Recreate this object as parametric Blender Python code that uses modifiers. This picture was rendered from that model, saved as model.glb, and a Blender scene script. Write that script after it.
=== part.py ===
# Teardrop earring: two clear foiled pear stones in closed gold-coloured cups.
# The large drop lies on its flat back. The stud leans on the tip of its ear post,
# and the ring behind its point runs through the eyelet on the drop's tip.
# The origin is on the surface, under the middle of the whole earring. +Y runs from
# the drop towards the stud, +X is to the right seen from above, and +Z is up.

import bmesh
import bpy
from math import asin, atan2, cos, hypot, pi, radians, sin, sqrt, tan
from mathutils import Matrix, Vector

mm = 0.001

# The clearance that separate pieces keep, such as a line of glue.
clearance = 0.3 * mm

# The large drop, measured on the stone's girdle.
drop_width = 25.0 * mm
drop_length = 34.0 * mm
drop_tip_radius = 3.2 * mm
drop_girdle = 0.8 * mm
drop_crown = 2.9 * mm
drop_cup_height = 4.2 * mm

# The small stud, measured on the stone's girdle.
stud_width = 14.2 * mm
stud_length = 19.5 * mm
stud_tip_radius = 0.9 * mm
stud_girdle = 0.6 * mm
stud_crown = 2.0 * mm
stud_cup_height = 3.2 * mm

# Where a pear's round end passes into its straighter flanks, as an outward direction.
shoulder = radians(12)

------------

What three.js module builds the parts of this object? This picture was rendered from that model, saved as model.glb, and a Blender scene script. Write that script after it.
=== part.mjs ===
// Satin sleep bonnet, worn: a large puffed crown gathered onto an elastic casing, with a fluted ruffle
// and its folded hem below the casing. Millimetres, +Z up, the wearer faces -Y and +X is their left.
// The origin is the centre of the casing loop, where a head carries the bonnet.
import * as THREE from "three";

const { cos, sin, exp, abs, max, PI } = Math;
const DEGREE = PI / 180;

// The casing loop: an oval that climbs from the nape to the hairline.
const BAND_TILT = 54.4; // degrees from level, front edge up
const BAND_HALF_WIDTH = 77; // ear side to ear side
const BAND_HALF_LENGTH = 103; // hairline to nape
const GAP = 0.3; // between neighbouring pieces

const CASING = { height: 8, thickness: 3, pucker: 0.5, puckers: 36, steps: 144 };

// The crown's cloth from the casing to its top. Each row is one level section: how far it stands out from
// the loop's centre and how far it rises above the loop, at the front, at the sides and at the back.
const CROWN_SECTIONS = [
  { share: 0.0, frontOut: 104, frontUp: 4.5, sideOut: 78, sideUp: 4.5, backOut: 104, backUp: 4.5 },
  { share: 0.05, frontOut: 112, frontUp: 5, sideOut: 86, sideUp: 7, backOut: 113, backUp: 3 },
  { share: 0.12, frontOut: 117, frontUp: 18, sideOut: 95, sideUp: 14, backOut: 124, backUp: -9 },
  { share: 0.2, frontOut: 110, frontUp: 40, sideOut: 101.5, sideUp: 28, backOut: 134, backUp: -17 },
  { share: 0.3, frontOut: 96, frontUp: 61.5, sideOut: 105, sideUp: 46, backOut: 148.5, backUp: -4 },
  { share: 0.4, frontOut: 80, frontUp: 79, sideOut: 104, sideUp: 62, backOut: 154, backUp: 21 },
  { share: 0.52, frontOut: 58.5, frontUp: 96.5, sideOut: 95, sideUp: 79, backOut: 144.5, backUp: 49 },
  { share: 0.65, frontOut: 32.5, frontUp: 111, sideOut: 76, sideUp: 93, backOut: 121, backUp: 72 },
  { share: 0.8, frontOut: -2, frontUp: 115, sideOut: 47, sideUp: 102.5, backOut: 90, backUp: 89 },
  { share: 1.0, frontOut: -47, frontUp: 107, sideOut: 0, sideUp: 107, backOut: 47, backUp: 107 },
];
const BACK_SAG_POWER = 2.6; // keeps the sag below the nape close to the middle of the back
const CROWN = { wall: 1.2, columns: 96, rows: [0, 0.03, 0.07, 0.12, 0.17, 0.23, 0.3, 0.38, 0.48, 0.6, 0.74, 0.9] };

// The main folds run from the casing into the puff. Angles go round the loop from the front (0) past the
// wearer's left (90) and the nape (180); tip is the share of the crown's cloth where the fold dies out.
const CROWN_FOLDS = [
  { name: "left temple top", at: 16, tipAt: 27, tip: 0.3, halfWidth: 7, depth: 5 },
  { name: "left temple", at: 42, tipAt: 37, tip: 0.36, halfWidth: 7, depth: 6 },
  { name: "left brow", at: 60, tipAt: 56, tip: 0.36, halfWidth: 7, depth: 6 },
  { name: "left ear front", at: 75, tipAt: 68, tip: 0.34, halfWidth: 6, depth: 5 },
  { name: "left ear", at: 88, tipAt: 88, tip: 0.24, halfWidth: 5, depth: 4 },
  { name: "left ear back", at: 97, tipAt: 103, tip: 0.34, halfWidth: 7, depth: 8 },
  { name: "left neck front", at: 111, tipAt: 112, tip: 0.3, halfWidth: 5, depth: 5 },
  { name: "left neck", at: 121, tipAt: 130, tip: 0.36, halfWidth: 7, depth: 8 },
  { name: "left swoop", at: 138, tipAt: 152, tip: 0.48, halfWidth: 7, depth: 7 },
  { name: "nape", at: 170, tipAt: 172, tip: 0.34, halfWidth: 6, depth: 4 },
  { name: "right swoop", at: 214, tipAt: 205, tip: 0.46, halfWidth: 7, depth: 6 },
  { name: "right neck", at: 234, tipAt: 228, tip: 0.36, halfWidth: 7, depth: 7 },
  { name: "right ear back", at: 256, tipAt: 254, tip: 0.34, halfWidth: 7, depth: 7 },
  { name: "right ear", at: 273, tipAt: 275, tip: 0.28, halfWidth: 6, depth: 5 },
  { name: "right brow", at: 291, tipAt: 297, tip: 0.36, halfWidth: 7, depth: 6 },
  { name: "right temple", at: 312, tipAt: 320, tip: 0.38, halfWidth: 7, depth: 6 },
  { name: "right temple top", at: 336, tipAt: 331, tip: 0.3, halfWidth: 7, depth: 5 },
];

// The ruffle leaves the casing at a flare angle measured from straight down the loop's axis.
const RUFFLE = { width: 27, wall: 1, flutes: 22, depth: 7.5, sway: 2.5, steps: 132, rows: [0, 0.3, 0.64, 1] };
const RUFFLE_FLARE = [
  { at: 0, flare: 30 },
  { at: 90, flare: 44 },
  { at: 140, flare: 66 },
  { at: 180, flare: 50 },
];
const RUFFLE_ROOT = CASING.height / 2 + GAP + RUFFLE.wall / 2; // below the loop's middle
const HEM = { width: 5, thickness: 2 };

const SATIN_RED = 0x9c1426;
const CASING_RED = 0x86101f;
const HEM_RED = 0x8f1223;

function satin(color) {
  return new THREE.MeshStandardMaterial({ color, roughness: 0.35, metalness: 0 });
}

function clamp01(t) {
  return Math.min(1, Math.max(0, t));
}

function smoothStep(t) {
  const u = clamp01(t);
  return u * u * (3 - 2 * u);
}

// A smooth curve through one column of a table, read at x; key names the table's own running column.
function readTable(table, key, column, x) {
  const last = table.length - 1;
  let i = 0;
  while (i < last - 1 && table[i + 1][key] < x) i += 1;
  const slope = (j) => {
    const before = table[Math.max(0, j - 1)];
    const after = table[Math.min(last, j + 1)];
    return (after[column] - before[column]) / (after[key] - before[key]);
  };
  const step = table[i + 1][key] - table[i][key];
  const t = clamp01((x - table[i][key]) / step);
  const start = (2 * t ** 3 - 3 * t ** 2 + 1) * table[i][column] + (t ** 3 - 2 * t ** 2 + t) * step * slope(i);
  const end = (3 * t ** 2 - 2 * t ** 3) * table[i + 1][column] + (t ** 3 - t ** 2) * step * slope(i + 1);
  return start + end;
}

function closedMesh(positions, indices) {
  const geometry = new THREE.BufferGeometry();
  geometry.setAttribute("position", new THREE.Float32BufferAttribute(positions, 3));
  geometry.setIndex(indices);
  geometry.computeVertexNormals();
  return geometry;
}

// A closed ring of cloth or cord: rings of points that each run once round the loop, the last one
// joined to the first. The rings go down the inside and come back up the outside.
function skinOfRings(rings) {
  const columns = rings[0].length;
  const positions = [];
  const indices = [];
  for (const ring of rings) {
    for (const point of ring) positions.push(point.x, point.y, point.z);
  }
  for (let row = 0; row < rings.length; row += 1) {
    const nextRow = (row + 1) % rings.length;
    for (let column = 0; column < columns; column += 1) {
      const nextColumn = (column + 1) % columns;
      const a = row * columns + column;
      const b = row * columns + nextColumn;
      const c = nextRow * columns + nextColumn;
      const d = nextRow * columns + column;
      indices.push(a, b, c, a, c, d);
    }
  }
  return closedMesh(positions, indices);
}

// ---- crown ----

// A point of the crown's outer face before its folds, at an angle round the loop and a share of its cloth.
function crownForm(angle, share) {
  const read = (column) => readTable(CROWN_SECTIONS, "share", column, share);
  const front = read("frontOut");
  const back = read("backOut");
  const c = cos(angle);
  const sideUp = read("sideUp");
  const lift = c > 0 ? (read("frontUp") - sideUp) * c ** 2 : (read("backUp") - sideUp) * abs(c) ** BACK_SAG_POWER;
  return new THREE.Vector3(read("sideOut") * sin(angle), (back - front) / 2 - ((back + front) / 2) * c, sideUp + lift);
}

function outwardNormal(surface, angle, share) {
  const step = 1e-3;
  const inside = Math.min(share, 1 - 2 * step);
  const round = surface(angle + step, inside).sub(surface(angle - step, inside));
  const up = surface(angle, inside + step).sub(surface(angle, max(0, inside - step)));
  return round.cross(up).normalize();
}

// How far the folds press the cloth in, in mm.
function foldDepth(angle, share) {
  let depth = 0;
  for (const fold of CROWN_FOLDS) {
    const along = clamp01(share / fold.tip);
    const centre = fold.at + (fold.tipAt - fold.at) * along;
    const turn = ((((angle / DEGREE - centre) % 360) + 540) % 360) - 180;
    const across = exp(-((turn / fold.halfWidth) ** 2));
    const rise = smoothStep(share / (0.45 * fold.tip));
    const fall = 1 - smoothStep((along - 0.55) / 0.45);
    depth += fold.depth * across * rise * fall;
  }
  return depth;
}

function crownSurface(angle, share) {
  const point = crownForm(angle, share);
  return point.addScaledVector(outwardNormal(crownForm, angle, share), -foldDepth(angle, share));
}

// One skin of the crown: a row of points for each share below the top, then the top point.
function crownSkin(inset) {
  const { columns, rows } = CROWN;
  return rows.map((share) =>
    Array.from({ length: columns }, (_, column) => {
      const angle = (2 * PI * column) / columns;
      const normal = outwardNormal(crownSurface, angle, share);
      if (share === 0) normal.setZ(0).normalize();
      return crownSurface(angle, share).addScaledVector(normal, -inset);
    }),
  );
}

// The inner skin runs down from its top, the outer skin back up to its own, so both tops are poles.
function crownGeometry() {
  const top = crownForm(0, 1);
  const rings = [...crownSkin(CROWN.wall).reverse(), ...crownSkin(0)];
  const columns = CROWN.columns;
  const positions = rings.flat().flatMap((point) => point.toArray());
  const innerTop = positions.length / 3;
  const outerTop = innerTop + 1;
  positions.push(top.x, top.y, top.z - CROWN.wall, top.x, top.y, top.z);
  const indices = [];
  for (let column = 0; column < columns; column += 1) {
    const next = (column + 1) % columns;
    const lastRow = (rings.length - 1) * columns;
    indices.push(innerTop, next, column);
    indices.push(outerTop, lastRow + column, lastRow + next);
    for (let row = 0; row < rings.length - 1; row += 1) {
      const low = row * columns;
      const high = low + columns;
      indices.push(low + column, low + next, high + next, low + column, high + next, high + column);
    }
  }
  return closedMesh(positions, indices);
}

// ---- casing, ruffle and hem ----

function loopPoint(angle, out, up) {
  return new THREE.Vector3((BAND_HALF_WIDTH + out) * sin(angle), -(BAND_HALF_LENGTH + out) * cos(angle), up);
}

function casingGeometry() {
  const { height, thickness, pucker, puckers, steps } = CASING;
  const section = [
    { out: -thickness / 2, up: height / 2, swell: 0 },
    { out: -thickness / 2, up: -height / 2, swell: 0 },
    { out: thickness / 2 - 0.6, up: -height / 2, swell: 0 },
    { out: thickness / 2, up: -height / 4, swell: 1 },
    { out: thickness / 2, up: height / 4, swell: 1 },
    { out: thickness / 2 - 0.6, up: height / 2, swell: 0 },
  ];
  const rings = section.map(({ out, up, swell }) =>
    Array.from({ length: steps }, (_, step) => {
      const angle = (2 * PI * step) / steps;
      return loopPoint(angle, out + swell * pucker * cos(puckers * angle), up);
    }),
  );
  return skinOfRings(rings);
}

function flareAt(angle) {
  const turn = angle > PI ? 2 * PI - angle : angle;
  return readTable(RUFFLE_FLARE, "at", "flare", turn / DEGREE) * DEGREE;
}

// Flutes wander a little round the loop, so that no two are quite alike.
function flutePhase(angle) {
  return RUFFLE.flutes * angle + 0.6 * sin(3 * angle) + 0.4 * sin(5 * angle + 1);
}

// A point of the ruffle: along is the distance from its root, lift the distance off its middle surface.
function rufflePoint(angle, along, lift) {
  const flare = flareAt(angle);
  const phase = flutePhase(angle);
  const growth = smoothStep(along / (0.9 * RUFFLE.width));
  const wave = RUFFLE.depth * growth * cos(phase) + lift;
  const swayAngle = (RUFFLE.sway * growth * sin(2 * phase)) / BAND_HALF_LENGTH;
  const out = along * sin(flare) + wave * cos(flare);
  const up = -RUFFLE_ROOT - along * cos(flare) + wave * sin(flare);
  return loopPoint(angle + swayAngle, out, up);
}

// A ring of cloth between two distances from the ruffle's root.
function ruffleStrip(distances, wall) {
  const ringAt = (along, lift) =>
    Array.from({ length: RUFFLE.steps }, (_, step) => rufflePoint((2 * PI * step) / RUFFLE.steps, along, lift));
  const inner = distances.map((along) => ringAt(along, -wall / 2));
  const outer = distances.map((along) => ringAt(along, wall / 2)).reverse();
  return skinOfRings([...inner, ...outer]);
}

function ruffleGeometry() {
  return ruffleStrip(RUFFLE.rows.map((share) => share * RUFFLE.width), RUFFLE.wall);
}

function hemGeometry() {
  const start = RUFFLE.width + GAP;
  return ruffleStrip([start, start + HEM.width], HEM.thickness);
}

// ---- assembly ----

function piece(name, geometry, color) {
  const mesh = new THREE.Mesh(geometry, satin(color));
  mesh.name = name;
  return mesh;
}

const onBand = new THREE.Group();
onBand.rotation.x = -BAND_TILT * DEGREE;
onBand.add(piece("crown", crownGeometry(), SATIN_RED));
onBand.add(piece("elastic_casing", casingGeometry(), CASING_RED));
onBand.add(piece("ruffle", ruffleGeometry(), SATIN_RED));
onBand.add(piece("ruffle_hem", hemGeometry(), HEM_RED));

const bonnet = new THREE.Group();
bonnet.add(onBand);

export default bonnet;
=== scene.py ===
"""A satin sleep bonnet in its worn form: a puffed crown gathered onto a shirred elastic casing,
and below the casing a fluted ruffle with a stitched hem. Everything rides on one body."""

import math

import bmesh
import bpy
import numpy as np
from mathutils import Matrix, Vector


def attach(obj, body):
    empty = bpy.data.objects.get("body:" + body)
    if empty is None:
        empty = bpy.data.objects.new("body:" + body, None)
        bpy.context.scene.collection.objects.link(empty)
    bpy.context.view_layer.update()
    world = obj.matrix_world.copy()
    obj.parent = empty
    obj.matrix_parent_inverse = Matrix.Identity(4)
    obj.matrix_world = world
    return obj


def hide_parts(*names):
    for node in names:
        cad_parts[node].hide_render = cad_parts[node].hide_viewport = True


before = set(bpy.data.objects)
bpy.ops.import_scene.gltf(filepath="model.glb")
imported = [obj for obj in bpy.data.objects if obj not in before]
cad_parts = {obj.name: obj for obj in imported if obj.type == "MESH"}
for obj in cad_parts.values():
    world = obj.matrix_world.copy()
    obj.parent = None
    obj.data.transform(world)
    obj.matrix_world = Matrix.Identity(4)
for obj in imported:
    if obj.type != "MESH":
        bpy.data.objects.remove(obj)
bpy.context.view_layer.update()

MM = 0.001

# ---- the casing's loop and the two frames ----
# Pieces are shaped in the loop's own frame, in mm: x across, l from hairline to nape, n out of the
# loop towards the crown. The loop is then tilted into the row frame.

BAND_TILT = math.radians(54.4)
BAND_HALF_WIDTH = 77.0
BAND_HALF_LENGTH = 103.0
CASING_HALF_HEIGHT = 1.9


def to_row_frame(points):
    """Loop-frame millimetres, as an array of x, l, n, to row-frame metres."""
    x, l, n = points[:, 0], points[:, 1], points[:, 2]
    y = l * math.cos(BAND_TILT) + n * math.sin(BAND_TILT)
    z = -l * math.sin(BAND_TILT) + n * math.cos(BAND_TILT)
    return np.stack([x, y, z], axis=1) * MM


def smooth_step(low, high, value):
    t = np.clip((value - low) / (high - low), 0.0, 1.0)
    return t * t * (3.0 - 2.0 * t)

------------

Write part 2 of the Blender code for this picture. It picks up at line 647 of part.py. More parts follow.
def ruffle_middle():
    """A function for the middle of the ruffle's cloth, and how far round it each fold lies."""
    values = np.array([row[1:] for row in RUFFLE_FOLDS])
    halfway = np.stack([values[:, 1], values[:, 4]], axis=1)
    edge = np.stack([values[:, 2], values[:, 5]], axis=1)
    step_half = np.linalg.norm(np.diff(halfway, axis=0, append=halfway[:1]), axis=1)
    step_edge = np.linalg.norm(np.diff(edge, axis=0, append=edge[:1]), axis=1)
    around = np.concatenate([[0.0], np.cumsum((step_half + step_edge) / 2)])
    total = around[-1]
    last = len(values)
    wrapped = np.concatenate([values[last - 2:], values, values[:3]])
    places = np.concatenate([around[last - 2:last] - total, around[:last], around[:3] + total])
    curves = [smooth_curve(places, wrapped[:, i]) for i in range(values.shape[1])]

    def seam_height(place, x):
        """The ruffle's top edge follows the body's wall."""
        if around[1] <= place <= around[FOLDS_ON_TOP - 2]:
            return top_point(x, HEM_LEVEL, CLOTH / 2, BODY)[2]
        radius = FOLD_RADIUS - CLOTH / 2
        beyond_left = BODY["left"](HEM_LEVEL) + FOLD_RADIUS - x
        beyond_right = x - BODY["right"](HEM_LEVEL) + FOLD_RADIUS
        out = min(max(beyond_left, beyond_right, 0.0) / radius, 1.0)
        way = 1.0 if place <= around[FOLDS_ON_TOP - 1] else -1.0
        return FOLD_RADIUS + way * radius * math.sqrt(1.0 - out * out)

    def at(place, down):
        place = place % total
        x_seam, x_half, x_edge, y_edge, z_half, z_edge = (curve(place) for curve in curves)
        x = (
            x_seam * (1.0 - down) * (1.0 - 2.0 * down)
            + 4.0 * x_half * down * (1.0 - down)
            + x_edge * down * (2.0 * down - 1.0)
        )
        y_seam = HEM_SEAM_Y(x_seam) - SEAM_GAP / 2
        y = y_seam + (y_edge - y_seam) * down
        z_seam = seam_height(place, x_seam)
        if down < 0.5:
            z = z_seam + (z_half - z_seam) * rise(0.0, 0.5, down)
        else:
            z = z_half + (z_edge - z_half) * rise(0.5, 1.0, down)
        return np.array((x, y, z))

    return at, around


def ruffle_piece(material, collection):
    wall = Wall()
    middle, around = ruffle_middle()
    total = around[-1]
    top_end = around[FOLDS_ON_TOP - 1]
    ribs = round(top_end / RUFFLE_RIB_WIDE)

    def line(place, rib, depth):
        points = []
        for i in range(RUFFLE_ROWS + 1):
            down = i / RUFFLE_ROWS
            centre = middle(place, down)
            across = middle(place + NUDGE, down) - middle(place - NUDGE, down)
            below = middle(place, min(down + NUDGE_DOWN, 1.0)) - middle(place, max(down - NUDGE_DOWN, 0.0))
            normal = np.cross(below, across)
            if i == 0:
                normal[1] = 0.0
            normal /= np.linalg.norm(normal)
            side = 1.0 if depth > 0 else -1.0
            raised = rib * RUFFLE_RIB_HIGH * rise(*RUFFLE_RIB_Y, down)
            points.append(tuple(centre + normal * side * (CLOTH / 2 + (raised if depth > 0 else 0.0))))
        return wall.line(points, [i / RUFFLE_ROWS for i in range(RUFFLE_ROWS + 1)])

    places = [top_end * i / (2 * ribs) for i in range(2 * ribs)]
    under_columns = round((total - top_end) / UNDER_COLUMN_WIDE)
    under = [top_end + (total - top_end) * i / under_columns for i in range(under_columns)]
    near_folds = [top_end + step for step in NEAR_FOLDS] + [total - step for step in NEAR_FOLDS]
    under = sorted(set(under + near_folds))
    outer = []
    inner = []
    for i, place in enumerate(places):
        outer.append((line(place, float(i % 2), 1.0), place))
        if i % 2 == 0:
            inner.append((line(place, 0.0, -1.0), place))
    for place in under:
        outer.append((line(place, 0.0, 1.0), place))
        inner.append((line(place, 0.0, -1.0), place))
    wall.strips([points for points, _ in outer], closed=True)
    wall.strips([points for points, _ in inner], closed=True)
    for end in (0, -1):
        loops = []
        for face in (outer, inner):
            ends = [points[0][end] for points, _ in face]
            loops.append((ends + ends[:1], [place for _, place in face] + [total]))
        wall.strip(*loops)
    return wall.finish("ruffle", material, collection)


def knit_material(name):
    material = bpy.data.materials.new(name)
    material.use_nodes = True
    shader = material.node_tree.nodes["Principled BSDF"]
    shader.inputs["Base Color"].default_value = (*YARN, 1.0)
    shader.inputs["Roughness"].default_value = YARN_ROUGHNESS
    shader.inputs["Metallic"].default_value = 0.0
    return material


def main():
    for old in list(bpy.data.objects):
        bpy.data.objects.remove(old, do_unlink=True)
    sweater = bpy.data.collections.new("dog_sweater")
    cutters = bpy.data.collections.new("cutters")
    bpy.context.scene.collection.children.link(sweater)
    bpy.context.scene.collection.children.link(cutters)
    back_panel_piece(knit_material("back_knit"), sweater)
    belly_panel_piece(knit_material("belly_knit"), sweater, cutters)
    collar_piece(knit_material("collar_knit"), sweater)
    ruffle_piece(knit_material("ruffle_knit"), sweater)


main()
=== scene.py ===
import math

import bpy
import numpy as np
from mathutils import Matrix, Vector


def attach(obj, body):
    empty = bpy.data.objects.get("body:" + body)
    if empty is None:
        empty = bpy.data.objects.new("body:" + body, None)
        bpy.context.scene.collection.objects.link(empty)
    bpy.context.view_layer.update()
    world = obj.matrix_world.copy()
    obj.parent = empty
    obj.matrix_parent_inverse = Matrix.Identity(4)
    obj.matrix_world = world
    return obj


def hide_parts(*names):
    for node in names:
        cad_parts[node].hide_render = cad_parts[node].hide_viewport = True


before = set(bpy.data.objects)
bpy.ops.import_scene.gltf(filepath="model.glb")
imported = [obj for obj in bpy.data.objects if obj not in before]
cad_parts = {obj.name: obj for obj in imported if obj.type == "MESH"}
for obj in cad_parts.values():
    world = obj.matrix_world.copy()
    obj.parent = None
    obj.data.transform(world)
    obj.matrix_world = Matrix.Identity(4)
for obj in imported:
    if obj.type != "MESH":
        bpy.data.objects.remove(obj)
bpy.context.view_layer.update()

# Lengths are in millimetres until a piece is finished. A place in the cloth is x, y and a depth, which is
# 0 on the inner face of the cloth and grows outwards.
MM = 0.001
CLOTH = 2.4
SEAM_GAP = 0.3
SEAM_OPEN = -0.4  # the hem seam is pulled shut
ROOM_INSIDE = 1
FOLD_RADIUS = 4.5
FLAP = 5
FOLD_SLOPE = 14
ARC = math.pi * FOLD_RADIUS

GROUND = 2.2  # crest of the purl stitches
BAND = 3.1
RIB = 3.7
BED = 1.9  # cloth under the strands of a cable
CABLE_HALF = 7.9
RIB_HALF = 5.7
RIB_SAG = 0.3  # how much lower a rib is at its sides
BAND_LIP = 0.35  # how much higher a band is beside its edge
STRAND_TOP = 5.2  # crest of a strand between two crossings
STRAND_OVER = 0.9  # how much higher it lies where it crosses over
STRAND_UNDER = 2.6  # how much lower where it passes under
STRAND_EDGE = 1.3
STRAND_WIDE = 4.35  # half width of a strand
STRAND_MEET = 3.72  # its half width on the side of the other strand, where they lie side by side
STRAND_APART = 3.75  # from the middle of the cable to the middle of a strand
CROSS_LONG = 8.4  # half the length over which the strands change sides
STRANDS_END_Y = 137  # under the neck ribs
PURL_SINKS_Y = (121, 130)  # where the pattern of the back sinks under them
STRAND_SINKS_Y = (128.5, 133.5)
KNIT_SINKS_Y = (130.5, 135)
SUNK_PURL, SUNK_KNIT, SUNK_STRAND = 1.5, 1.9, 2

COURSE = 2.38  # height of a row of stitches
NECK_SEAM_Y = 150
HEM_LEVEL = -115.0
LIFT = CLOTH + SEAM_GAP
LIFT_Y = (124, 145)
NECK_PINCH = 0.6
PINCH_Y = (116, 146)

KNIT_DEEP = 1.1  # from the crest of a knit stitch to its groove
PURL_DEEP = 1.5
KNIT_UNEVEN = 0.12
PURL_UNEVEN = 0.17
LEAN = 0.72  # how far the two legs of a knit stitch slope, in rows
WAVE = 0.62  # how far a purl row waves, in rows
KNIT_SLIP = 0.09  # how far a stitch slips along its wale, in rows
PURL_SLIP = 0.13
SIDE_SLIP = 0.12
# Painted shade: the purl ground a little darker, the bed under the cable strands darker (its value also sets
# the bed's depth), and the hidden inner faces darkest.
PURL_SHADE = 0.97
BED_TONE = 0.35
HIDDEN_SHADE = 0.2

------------

§ WORK TO COMPLETE
Extract and reproduce exactly the lines opening with the line containing "mesh.name = name;" and closing with the line containing "and below the", inclusive.

§ RESULT OF THIS EXERCISE
  mesh.name = name;
  return mesh;
}

const onBand = new THREE.Group();
onBand.rotation.x = -BAND_TILT * DEGREE;
onBand.add(piece("crown", crownGeometry(), SATIN_RED));
onBand.add(piece("elastic_casing", casingGeometry(), CASING_RED));
onBand.add(piece("ruffle", ruffleGeometry(), SATIN_RED));
onBand.add(piece("ruffle_hem", hemGeometry(), HEM_RED));

const bonnet = new THREE.Group();
bonnet.add(onBand);

export default bonnet;
=== scene.py ===
"""A satin sleep bonnet in its worn form: a puffed crown gathered onto a shirred elastic casing,
and below the casing a fluted ruffle with a stitched hem. Everything rides on one body."""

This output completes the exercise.